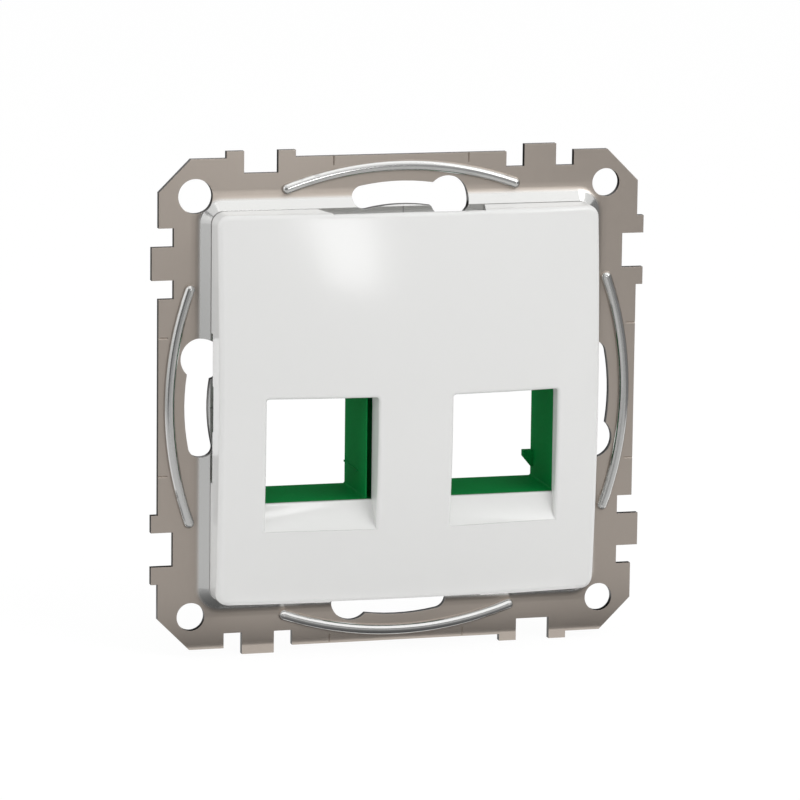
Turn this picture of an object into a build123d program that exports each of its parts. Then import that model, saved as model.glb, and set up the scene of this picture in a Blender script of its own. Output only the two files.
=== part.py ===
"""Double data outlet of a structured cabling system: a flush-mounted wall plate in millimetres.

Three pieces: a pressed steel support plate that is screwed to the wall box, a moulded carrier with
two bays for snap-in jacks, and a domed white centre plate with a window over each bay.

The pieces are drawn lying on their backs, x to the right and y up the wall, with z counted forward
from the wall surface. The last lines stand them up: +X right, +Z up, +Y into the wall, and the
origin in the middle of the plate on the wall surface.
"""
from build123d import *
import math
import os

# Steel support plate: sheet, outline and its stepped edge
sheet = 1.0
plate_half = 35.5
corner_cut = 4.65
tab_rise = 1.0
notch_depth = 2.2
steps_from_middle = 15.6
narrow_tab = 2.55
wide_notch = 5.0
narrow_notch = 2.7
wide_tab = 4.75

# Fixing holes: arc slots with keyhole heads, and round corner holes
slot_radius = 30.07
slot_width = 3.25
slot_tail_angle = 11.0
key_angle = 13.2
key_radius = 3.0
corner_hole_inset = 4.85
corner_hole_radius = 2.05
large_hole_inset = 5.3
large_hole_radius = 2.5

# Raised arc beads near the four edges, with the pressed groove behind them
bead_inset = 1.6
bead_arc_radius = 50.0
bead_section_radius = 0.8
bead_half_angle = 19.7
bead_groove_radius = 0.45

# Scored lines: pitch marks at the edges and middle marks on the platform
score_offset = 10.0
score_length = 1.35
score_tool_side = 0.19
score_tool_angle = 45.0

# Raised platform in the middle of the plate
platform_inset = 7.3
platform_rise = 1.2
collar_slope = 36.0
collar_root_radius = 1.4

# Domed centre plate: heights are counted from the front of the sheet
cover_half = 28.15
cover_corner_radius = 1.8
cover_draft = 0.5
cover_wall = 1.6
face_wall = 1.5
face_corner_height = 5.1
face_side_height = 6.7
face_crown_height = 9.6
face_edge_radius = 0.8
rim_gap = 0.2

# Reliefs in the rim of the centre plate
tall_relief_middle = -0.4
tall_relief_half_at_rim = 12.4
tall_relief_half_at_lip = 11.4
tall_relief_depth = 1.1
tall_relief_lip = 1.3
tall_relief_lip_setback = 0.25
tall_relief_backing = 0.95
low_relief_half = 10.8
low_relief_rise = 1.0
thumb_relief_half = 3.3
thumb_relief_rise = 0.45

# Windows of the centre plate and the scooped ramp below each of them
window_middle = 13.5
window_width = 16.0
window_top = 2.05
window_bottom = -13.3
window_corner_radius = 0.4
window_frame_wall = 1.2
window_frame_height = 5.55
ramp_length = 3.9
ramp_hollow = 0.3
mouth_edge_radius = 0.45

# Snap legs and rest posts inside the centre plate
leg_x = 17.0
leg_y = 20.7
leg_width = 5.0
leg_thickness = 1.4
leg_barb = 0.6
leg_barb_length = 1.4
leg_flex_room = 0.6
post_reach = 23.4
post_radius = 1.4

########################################

■ Short exercise ■
Return exactly the lines that run from the top of the listing above to the line containing "plate in millimetres.", please, keeping both end lines and leaving out everything else.

■ Worked solution ■
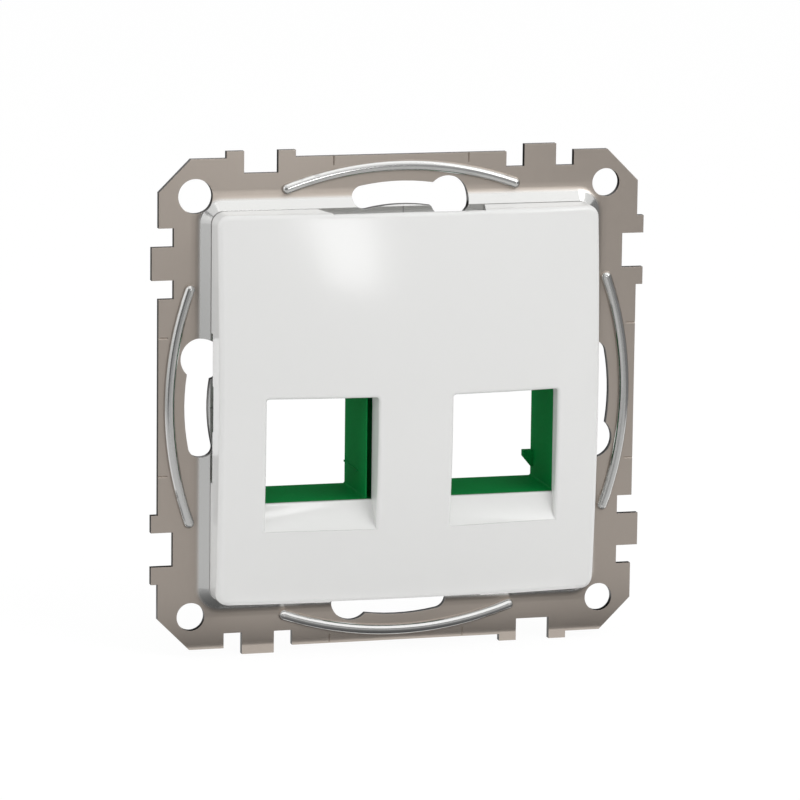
Turn this picture of an object into a build123d program that exports each of its parts. Then import that model, saved as model.glb, and set up the scene of this picture in a Blender script of its own. Output only the two files.
=== part.py ===
"""Double data outlet of a structured cabling system: a flush-mounted wall plate in millimetres.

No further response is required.